On the first day of the 2018 NECA Trade Show and Convention, approximately 2,500 apprentices arrived by bus to fill an entire exhibition hall in the Pennsylvania Convention Center.
The 2018 Apprentice Appreciation Day was a partnership between NECA’s Penn-Del-Jersey Chapter and the area’s local Joint Apprentice Training Centers.
For the first part of the program, the apprentices gathered in the exhibition hall for a workshop to hear from industry veterans about the potential of their careers. It began with a video of various industry participants giving their testimonies of apprenticeship. Cheers erupted as familiar members of the industry, some of them apprentices themselves, appeared on the screens.
John Dougherty, Business Manager, IBEW Local No. 98, was first to take the stage. He spoke to the apprentices about the value of apprenticeship, how apprenticeship has helped electrical construction keep up with an evolving industry, how apprenticeship was the beginning of a great career and more.

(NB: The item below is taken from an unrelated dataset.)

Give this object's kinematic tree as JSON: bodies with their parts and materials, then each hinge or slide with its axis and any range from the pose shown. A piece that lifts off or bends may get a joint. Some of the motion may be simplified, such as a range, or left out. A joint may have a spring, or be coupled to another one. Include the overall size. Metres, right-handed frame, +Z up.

“I have everything I have because of the IBEW,” he said. “I was in your shoes. I was struggling to pay the bills.”
As a testament to the support he’s received throughout his career, he spoke about his wife’s illness and how he’s fortunate to have good healthcare, and he spoke about his ability to send his children to school because he made decent wages.
Mike Neill, Director of Apprentice Training, IBEW Local No. 98 ATEI, spoke about the advantages of apprenticeship in IBEW, including pensions, healthcare, diversity, and high graduation rates.

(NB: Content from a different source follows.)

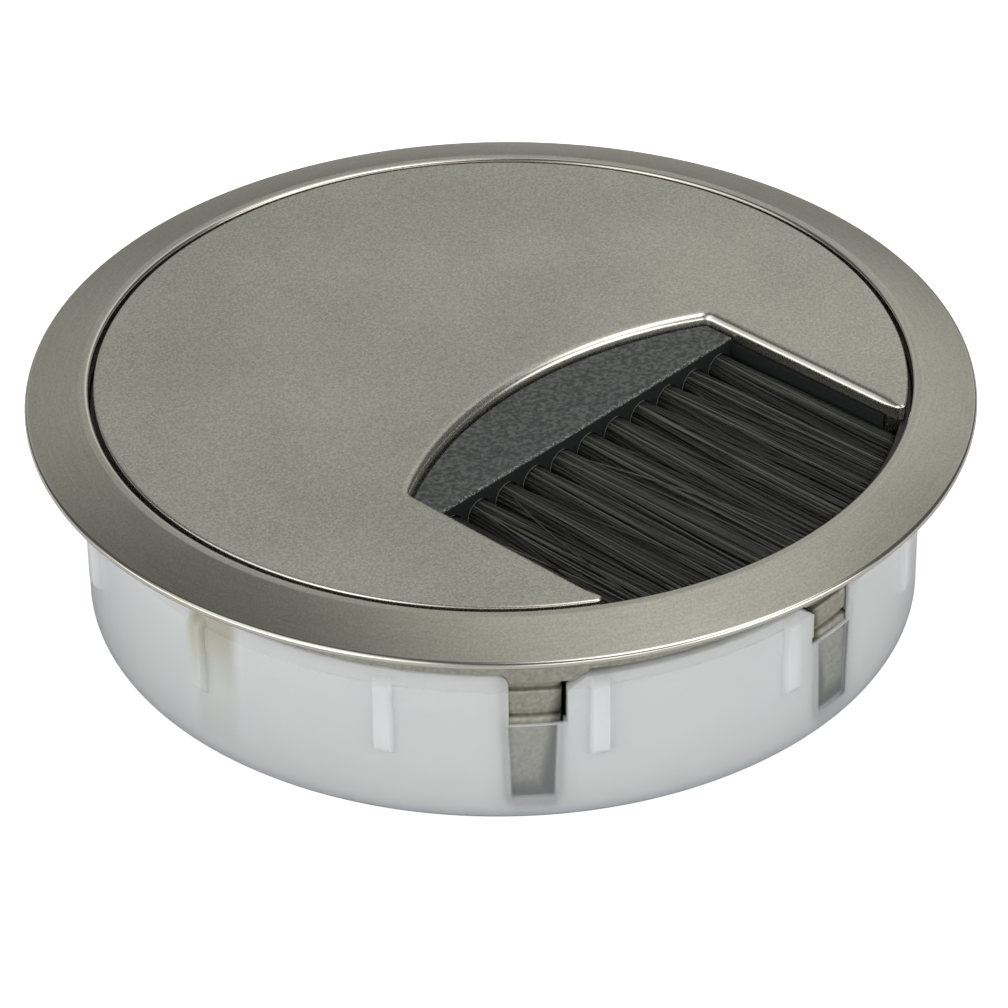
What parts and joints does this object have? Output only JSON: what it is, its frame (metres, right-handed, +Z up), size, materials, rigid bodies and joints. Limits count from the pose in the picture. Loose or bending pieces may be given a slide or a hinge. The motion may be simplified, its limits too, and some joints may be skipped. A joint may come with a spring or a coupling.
{
  "type": "desk grommet",
  "caption": "Round desk cable grommet: flanged metal ring with a milky plastic sleeve, and a turning lift-out lid whose cut-out is closed by a bristle brush.",
  "frame": {"origin": "on the ring's axis, in the plane of the flange's underside, which is the desk top", "axes": "+Z up out of the desk along the ring's axis; the lid's cable cut-out opens towards -Y; +X completes the right-handed frame"},
  "size_m": [0.089, 0.089, 0.0222],
  "materials": {
    "nickel_ring": "satin nickel plate on cast zinc, faint circular brushing",
    "nickel_lid": "satin bead-blasted nickel plate on cast zinc",
    "milky_plastic": "translucent natural polypropylene",
    "black_glide": "black acetal",
    "grained_plastic": "spark-grained dark grey moulded plastic",
    "bristle": "black nylon bristle",
    "zinc_screw": "zinc-plated steel",
    "anchor_metal": "flat wire"
  },
  "bodies": {
    "ring": {"flange_ring": "nickel_ring", "clamp_sleeve": "milky_plastic"},
    "glide": {"glide_ring": "black_glide"},
    "lid": {"lid_disc": "nickel_lid", "brush_holder": "grained_plastic", "holder_screws": "zinc_screw", "tuft_anchors": "anchor_metal", "tuft_01": "bristle", "tuft_02": "bristle", "tuft_03": "bristle", "tuft_04": "bristle", "tuft_05": "bristle", "tuft_06": "bristle", "tuft_07": "bristle", "tuft_08": "bristle", "tuft_09": "bristle", "tuft_10": "bristle", "tuft_11": "bristle"}
  },
  "joints": [
    {"name": "lid_turn", "type": "hinge", "parent": "ring", "child": "glide", "pos_m": [0, 0, 0], "axis": [0, 0, 1], "continuous": true},
    {"name": "lid_lift", "type": "slide", "parent": "glide", "child": "lid", "axis": [0, 0, 1], "range_m": [0, 0.03]}
  ]
}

Neill expressed appreciation for the career he achieved through the program. It was a repeating theme throughout the event that many of the speakers referred to. They demonstrated that apprenticeship can lead to careers, personal stability and security, and success.
Todd Stafford, Executive Director, Electrical Training Alliance, spoke to the apprentices about how they’ve accomplished a lot just by being here.
“Apprenticeship is the beginning of your career, the beginning of your education,” he said.
He said apprenticeship will give the apprentices the tools they need to succeed.
“How we keep up to speed is only going to be promulgated through learning,” he said.
He spoke about the meaning of being in the IBEW. IBEW members have obligations to help each other, he said, and they have obligations to further their careers. He urged apprentices to find more people to bring into the electrical construction industry.
“We were all apprentices first,” he said. “We’ve been in your shoes. We know what it’s like.”
This was the strongest theme of the event, which presented these 2,500 apprentices with visions of their potential future. Though they are apprentices today, they could be the owner of their own electrical contracting company, the president of NECA, an executive in the IBEW, or more. The message was clear: this is the beginning of a great career.
Some of the event’s sponsors also had the opportunity to speak to the apprentices. Steve Richman, President, Milwaukee Tool, spoke about the company’s commitment to the electrical industry and the company’s focus on listening to those in the industry. Joe Saganowich, Vice President of Sales, Ideal Industries, spoke about the company’s history and about Ideal Nationals. He showed a brief video about the program and encouraged apprentices to get involved.
Finally, for the workshop, Michael Callanan, Principal of mC3, Michael Callanan Consulting Co. LLC, delivered the keynote on leadership in the industry. A difference in dynamics from the speakers before him, Callanan stepped off the stage and moved among the crowd, engaging the apprentices more directly.
“Your leadership needs to start today,” he said. “We need you to walk out that door and step into your role in this industry.”
He said we can’t really define leadership, but we know it when we see it. He encouraged apprentices to be leaders, saying no one is born a leader, because they are made through hard work and dedication. Callanan told apprentices about the benefits of leadership, including service to NECA/IBEW, the power to change lives, and fulfilling a calling.
Callanan said there are three steps to leadership: 1). Learn and love your craft, 2). become a great follower, and 3). begin to learn to lead.
Callanan also touched on the cultural obstacle of convincing people that a career in the trades is a good thing, and he urged the apprentices to think of themselves as artists and to take pride in their work.
“You’re painting pictures every day,” he said.
Finally, Callanan wanted to be sure they understood the fortunate position they were in.
“Never before have 2,500 apprentices had the opportunity to speak about leadership with both the president of the IBEW and NECA, both of which were once apprentices just like you,” he said.
After Callanan wrapped up, the program changed to a town hall format in which Lonnie Stephenson, IBEW International President; John Grau, CEO of NECA; David Long, President of NECA; and Geary Higgins, Vice President of Labor Relations, NECA, took the stage. As moderator, Higgins asked Stephenson, Grau, and Long questions about their career, and it demonstrated the powerful potential of apprenticeship and the places such a career can lead. They also took questions directly from the apprentices via a mobile app.
At the conclusion of the town hall, all 2,500 apprentices hit the show floor in force, and it was a fitting kick-off to the trade show, which is already breaking attendance records.